**INSTRUCTIONS FOR THE TASK**
Only the number is wanted: how many lines hold the word "joints"?

**INFORMATION PROVIDED**
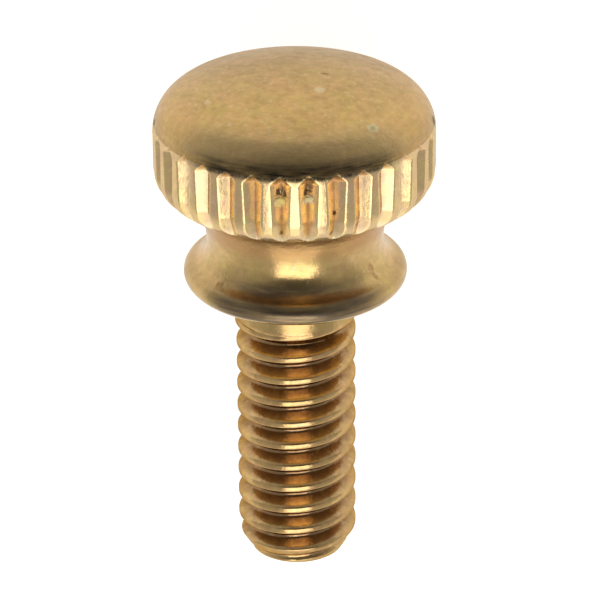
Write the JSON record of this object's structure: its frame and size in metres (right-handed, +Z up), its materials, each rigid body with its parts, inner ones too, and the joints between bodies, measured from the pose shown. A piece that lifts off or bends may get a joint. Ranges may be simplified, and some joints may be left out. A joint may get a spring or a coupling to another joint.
{
  "type": "thumb screw",
  "caption": "Turned brass thumb screw with a domed, straight-knurled head, a waisted neck, a round collar and a coarse threaded shank, lying on its side.",
  "frame": {"origin": "on the floor, below the middle of the lying screw's box", "axes": "+Y from the tip towards the head, along the floor; +X to the side; +Z up from the floor. The screw's own axis rises 11.3 degrees from the floor towards the head"},
  "size_m": [0.0144, 0.0276, 0.0146],
  "materials": {
    "brass": "turned brass, satin on the crown and bright on the collar, knurl and thread, lightly tarnished"
  },
  "bodies": {
    "root": {"thumb_screw": "brass"}
  },
  "joints": []
}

**ANSWER TO THE PROBLEM**
2